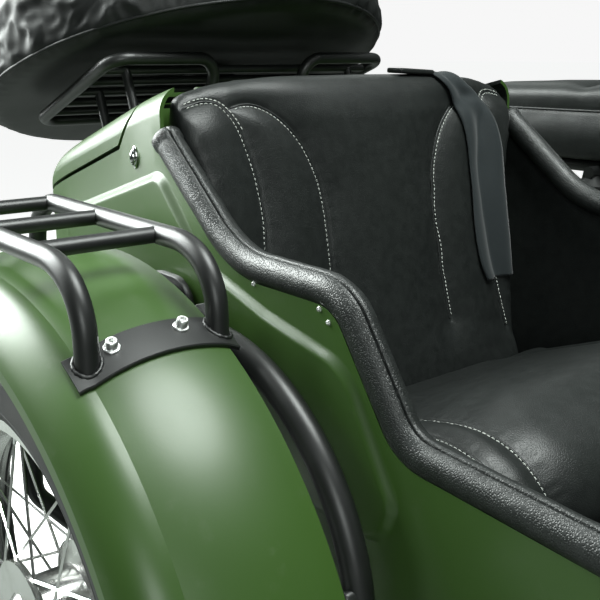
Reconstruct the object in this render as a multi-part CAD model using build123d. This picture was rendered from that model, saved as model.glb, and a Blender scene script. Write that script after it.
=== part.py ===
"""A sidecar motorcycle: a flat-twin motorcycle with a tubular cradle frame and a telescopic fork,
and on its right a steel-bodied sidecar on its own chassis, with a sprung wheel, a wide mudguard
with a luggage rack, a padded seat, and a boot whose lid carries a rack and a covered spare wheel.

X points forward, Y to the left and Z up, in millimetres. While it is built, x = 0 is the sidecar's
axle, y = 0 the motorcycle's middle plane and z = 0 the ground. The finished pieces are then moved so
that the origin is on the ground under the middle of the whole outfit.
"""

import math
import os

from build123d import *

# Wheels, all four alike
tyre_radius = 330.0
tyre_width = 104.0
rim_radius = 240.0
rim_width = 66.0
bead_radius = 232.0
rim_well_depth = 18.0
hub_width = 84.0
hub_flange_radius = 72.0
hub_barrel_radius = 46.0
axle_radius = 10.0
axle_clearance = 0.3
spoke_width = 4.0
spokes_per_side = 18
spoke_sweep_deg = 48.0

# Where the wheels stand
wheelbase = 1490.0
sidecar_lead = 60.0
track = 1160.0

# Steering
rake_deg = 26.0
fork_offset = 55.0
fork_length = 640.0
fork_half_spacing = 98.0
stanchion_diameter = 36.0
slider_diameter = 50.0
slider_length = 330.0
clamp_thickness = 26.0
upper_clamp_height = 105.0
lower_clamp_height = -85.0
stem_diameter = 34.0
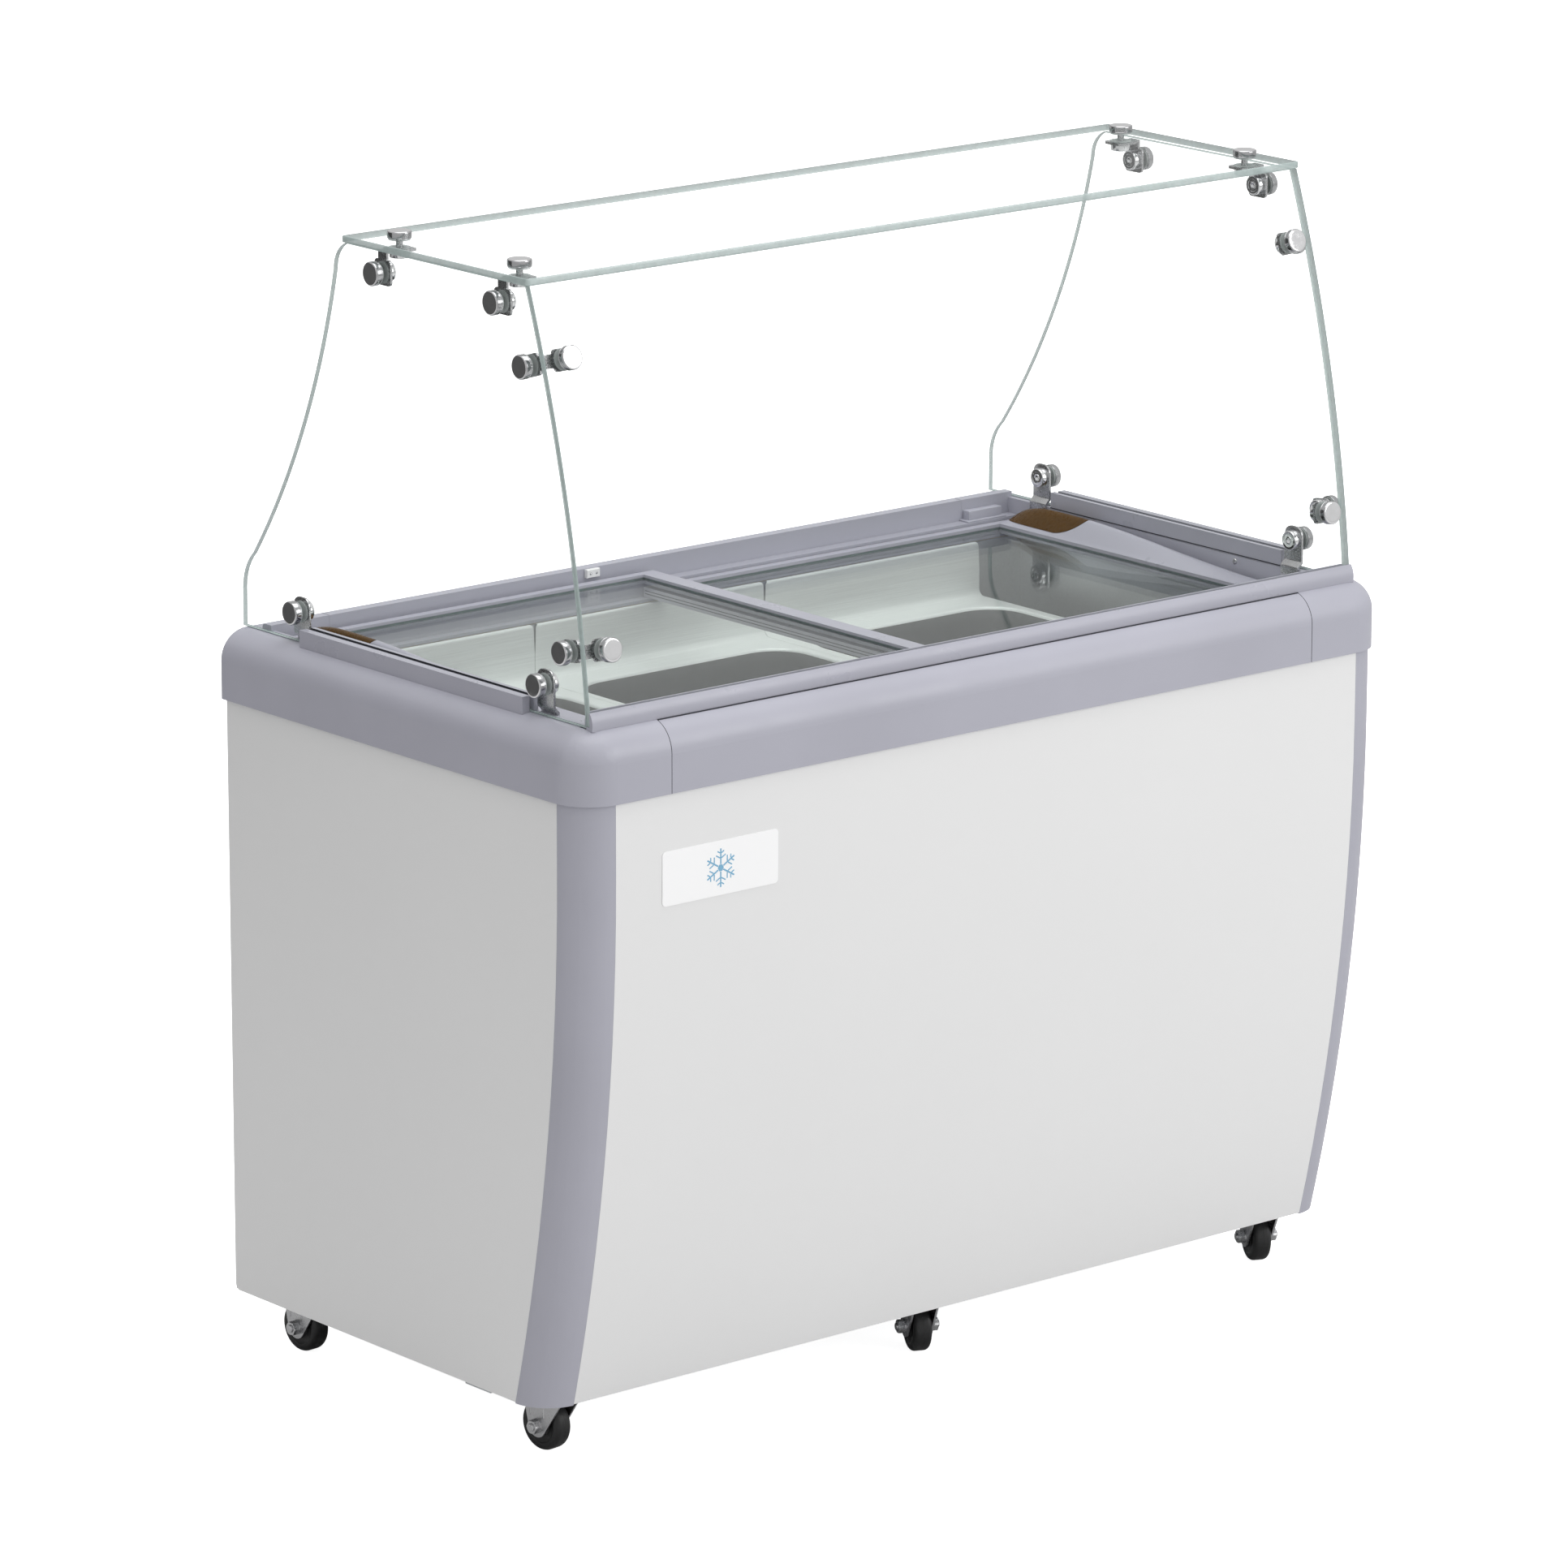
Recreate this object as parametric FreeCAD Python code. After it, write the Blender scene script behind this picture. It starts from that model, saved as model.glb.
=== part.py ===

------------------------------------------------------------------------

■ **Problem details**:
Look through the material above. Copy each line where the word "saved" appears.

■ **Exercise response**:
Reconstruct the object in this render as a multi-part CAD model using build123d. This picture was rendered from that model, saved as model.glb, and a Blender scene script. Write that script after it.
Recreate this object as parametric FreeCAD Python code. After it, write the Blender scene script behind this picture. It starts from that model, saved as model.glb.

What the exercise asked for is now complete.